The true horror of OCD lies in the obsessions, which are more difficult to portray in books and cinema. Here, the sufferer visualizes upsetting fantasies: committing acts of violence against loved ones; performing self-mutilation; throwing oneself off a high structure.

Or holding an ice pick to the throat of a sleeping child.

It’s easy to see why the truth about OCD is seldom discussed and not really understood. The obsessions are irrational and disparaging (who would want to hurt themselves or their loved ones?) and therefore difficult (and shameful) to explain or discuss. And even once you get over those hang-ups, are you any closer to understanding why the brain would act as its own worst enemy?

As someone interested in narratives of psychological distress (and someone with OCD) I find this to be a rich subject matter. What I love about Murakami is that he explores this disorder without naming it in his novel. Rather than explaining away Kawashima’s actions, the reader is left struggling to figure out why he has such twisted fantasies.

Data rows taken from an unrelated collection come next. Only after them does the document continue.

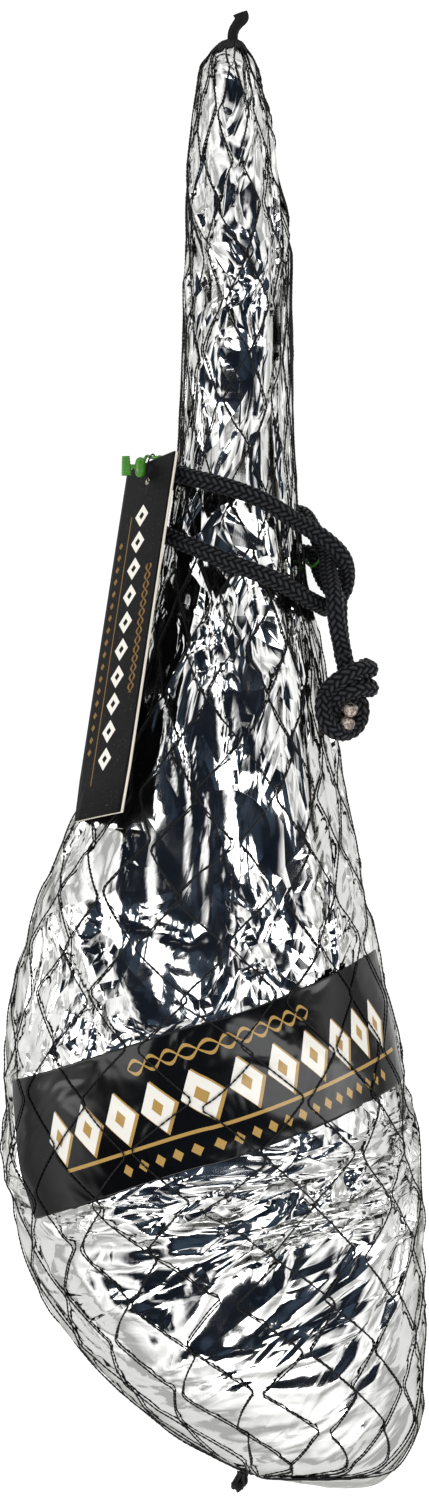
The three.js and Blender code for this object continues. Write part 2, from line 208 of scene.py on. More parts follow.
SECTION_CURVES = [smooth_route(STATIONS[:, [0, k]], 60)[::-1] for k in (1, 2, 3, 4)]


def section(y):
    """The leg's left and right edges, underside and top at y."""
    return [np.interp(y, curve[:, 0], curve[:, 1]) for curve in SECTION_CURVES]


def leg_point(angle, y):
    """The netted leg before it is pressed flat, in mm.

    Its section at y is a superellipse between the left and right edges, the underside and the
    top. Angle 0 is +X and a quarter turn is up.
    """
    left, right, under, top = section(y)
    across, upward = (
        np.sign(f) * np.abs(f) ** (2 / SECTION_POWER) for f in (np.cos(angle), np.sin(angle))
    )
    x = (left + right) / 2 + (right - left) / 2 * across
    z = (under + top) / 2 + (top - under) / 2 * upward
    return np.stack([x, y + 0 * across, z], -1)


def leg_normal(angle, y):
    """The outward normal of leg_point, from two short steps along the surface."""
    turn, step = 0.02, 0.5
    across = leg_point(angle + turn, y) - leg_point(angle - turn, y)
    ahead, behind = np.minimum(y + step, HOOF_Y), np.maximum(y - step, BUTT_Y)
    along = leg_point(angle, ahead) - leg_point(angle, behind)
    return unit(np.cross(along, across))


def unit(vectors):
    """The vectors at length 1."""
    return vectors / np.maximum(np.linalg.norm(vectors, axis=-1, keepdims=True), 1e-12)


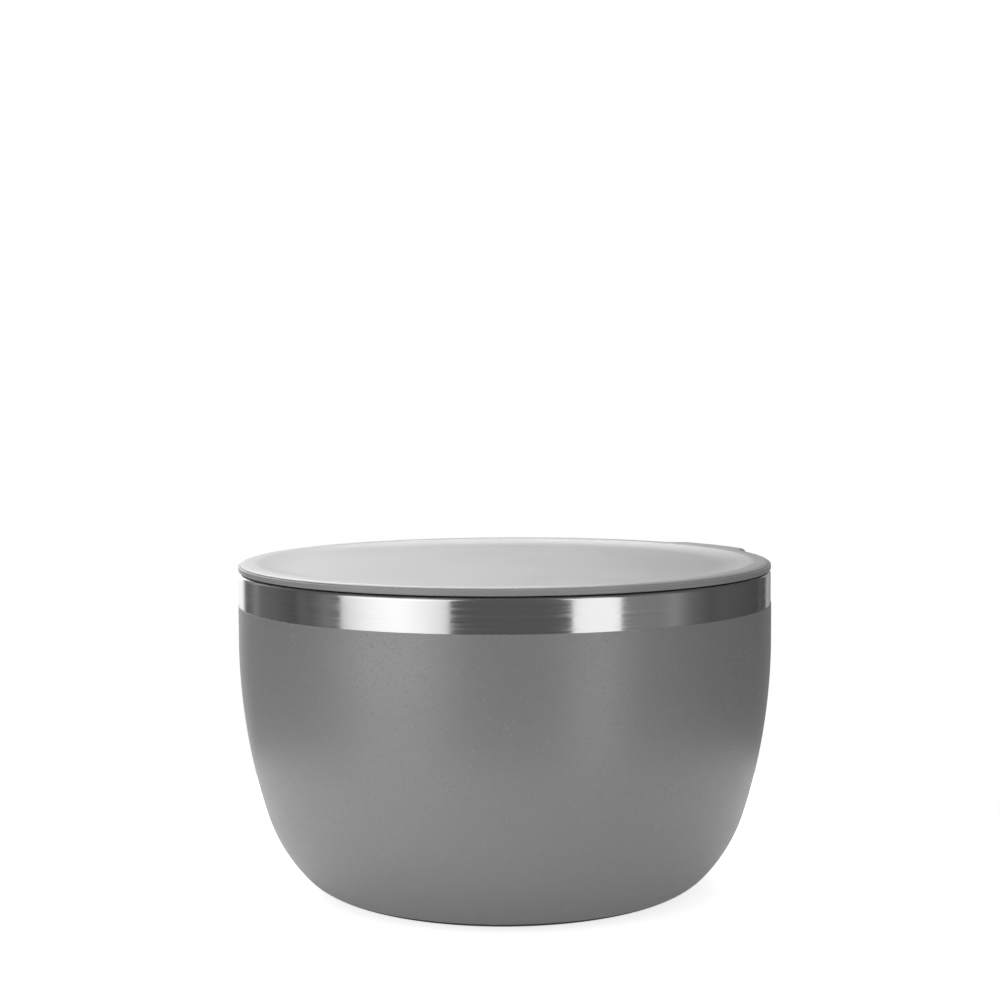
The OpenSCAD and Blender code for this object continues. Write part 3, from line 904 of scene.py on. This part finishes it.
bpy.context.scene.view_settings.view_transform = "Standard"
bpy.context.scene.camera = photo_camera()

BRUSH, GRAIN, MOTTLE = brush_lines(), fine_grain(), soft_mottle()

outer_shell(brushed_steel("brushed_band_steel", 0.56, smooth=0.07, rough=0.24, lines=3600.0, streaks=0.045))
liner(brushed_steel("brushed_liner_steel", 0.66, smooth=0.2, rough=0.32, lines=2800.0))
crown_weld(brushed_steel(
    "ground_weld_steel", 0.6, smooth=0.26, rough=0.4, lines=5200.0, streaks=0.12, anisotropic=0.5))
coat(powder_finish())
foil(copper_finish())
getter_pill(sintered_finish())
getter_strap(brushed_steel(
    "rolled_strap_steel", 0.6, smooth=0.24, rough=0.36, lines=4500.0, streaks=0.06, anisotropic=0.4))
sealing_glass(glass_finish())
dimple_cover(brushed_steel(
    "stamped_cover_steel", 0.6, smooth=0.28, rough=0.42, lines=3200.0, streaks=0.1, anisotropic=0.4))
adhesive_film(moulded_finish(
    "clear_tacky_adhesive", (0.62, 0.58, 0.45, 1), smooth=0.3, rough=0.5, grains=1500.0, height=0.01 * MM,
    mottle=0.08))
foot_pad(moulded_finish(
    "matt_foot_silicone", grey(0.02), smooth=0.55, rough=0.7, grains=3000.0, height=0.012 * MM, mottle=0.15))
moulded_lid(moulded_finish(
    "satin_lid_plastic", grey(LID_SHADE), smooth=0.32, rough=0.38, grains=2600.0, height=0.004 * MM,
    mottle=0.05))
lid_gasket(moulded_finish(
    "satin_gasket_silicone", grey(0.05), smooth=0.4, rough=0.55, grains=3000.0, height=0.006 * MM,
    mottle=0.1))

floor_disc()
studio_world()
softbox(
    "left_softbox", right=-45.8, elevation=10, distance=1.0, width=0.92, height=1.6, radiance=2.34, beam=88)
softbox("right_softbox", right=37.1, elevation=8, distance=1.0, width=0.37, height=1.4, radiance=1.3)
softbox("top_softbox", right=180, elevation=80, distance=1.1, width=1.2, height=1.2, radiance=1.32)
softbox("back_softbox", right=-163, elevation=37, distance=0.8, width=0.65, height=0.35, radiance=3.8)
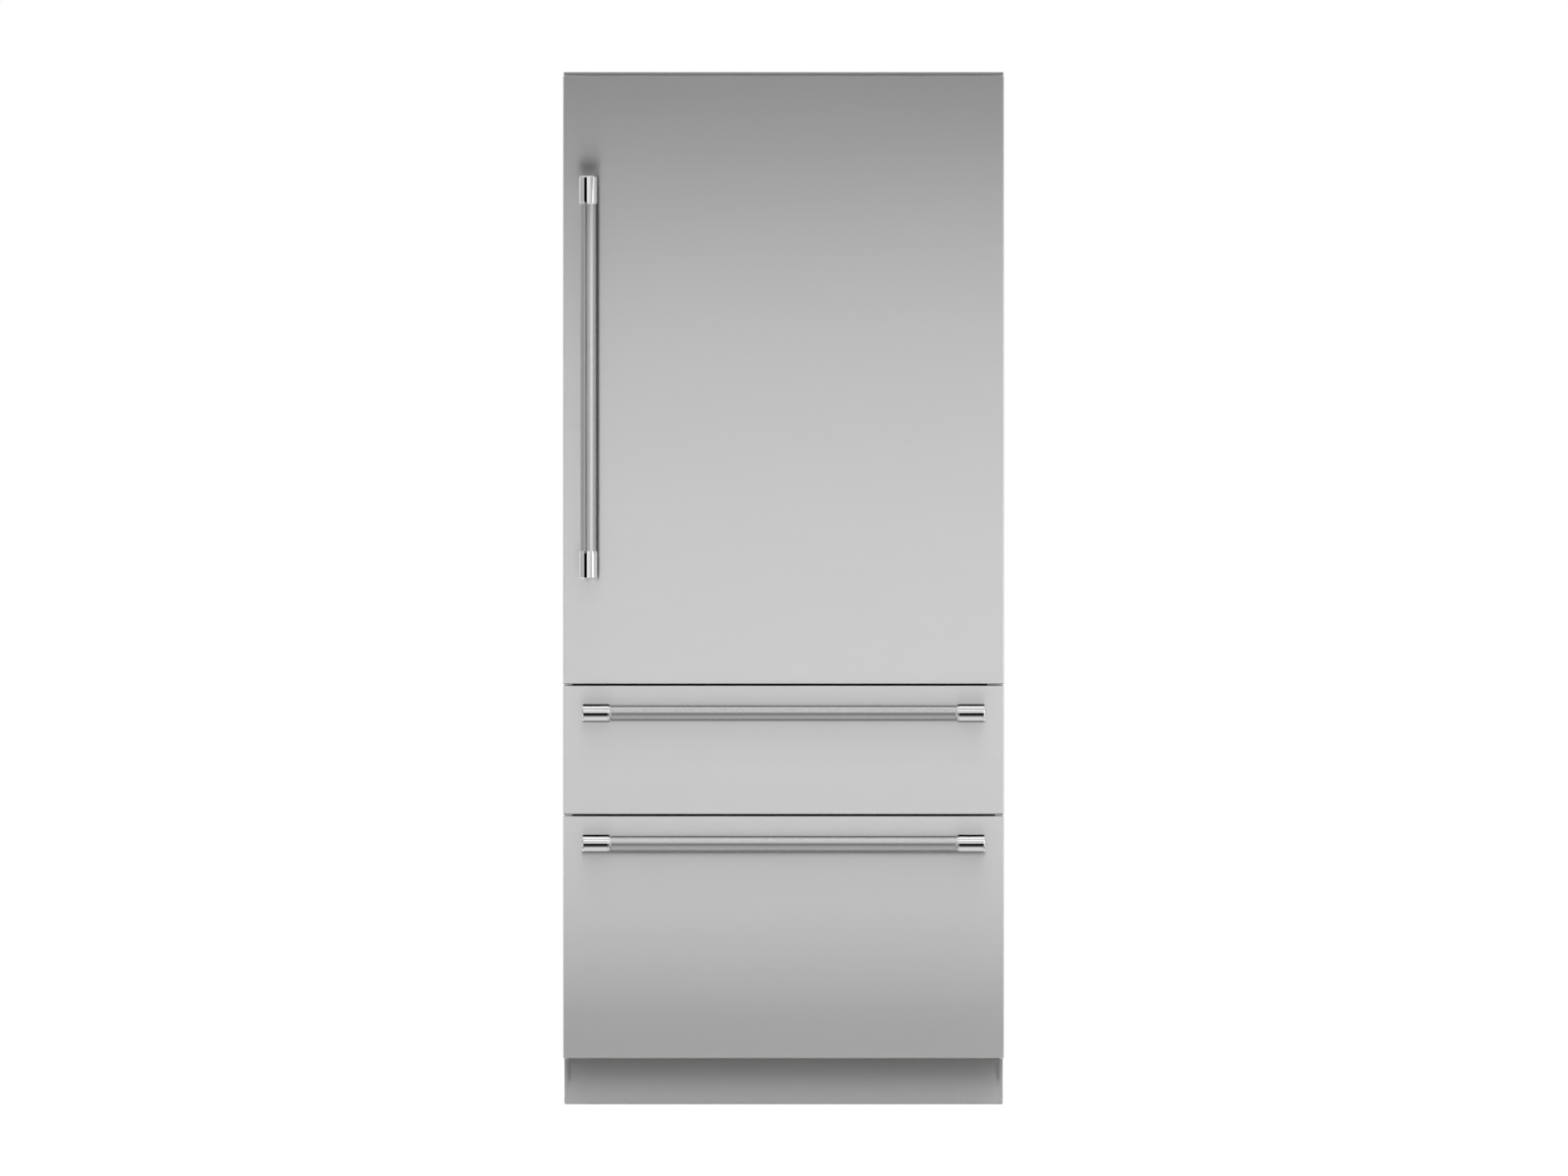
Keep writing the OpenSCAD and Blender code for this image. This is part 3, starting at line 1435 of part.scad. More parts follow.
// Shallow tray that slides on the lower bin's rim
module freezer_tray() {
    z1 = lower_bin_z + lower_bin_h + seat_gap;
    lip = 3;
    x = bin_x - bin_wall - 1.5;
    y0 = bin_y0 + bin_wall + 2;
    y1 = y0 + tray_depth;
    w = bin_wall;
    color("white") difference() {
        union() {
            translate([0, 0, z1 + lip - tray_h]) linear_extrude(tray_h) rounded([-x, y0], [x, y1], bin_r);
            translate([0, 0, z1]) linear_extrude(lip) rounded([-bin_x - 2, y0], [bin_x + 2, y1], 8);
        }
        translate([0, 0, z1 + lip - tray_h + w]) linear_extrude(tray_h)
            rounded([-x + w, y0 + w], [x - w, y1 - w], bin_r - w);
    }
}

// ---------- Nodes ----------

outer_case();
insulation();
fridge_liner();
freezer_liner();
front_frame();
top_trim();
base_frame();
toe_kick();
machine_cover();
compressor();
condenser();
condenser_fan_frame();
shelf_tracks();
shelf_frame(0);  // shelf_frame_1
shelf_frame(1);  // shelf_frame_2
shelf_frame(2);  // shelf_frame_3
shelf_glass();
crisper_frame();
control_panel();
air_tower();
hinge_upper();
hinge_lower();
runner_channels();
evaporator();
freezer_back_panel();
condenser_fan();
evaporator_fan();
roller(-leg_x);  // roller_left
roller(leg_x);  // roller_right
leg(-leg_x);  // leg_left
leg(leg_x);  // leg_right
mirror([1, 0, 0]) crisper();  // crisper_left
crisper();  // crisper_right
door_panel();
door_body();
door_gasket();
door_handle_bar();
door_handle_ends();
dairy_bin();
door_bin_middle();
door_bin_lower();
dairy_lid();
hinge_bushes();
upper_drawer_panel();
upper_drawer_body();
upper_drawer_gasket();
upper_handle_bar();
upper_handle_ends();
upper_bin();
carriage(upper_bin_z, upper_rail_z);  // upper_carriage
runner_slides(upper_rail_z);  // upper_runner_slides
lower_drawer_panel();
lower_drawer_body();
lower_drawer_gasket();
lower_handle_bar();
lower_handle_ends();
lower_bin();
carriage(lower_step_z, lower_rail_z);  // lower_carriage
runner_slides(lower_rail_z);  // lower_runner_slides
freezer_tray();
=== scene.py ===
"""Looks, trim and studio for a built-in refrigerator with one door above two freezer drawers.

Lengths are in metres: x runs across, the fronts face towards -y and z is up. Colours are
linear.
"""
import math

import bmesh
import bpy
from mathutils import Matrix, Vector


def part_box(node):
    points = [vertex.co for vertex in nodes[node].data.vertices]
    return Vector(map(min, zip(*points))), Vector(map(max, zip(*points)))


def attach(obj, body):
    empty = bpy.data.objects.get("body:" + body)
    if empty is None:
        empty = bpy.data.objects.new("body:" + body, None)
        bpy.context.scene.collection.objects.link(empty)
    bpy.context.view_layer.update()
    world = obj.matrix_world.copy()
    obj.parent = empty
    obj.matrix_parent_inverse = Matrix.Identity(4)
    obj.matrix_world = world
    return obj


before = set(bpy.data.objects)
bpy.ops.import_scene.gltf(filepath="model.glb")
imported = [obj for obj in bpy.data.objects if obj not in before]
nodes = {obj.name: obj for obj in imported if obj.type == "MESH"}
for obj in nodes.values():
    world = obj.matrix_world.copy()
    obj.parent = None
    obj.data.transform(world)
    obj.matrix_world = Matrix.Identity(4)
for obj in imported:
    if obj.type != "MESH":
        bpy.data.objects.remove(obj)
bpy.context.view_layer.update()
scene = bpy.context.scene


# ---------------------------------------------------------------- materials

EVEN = (1.0, 1.0, 1.0)                        # a noise that isn't stretched
FACTOR, COLOR_A, COLOR_B, MIXED = 0, 6, 7, 2  # sockets of the mix node when it mixes colours
TIGHT, WIDE = 0.0012, 0.0015                  # how far an edge mask reaches from an edge: a painted highlight on metal, rubbed wear on paint, plastic and glass
EDGE_COSINE, FLAT_COSINE = 0.65, 0.995        # rounded normal to true one, on an edge and on a flat


def grey(value):
    return (value, value, value)


def tint(color, factor, lift=0.0):
    """The colour scaled and lifted, with nothing over 1."""
    return tuple(min(1.0, c * factor + lift) for c in color)


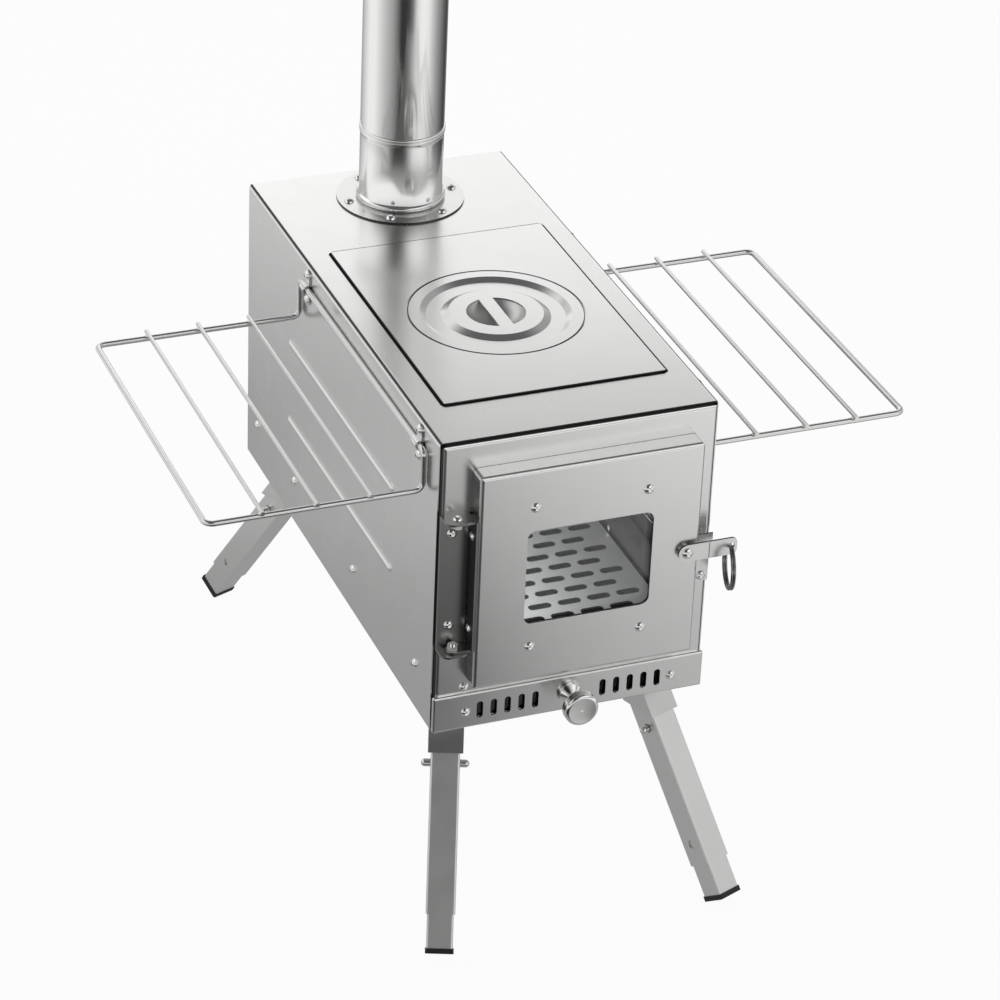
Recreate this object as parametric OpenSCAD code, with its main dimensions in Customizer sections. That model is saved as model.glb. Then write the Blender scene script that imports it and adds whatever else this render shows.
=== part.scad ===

Of course, a great novelist will only use this as a launch pad for a deeper story. Murakami sends his protagonist on a journey. The result is a surreal and disturbing trip into one man’s psychosis. In fact, we seldom return to the catalytic event that spurred this journey. Instead, we follow Kawashima’s descent into a nightmare world with numerous twists, trysts and the surreal imagery associated with Japanese horror.

And as the title suggests, Murakami explores various uses of the word “piercing,” from ice picks to body art—but especially the penetrating nature of our darkest insights.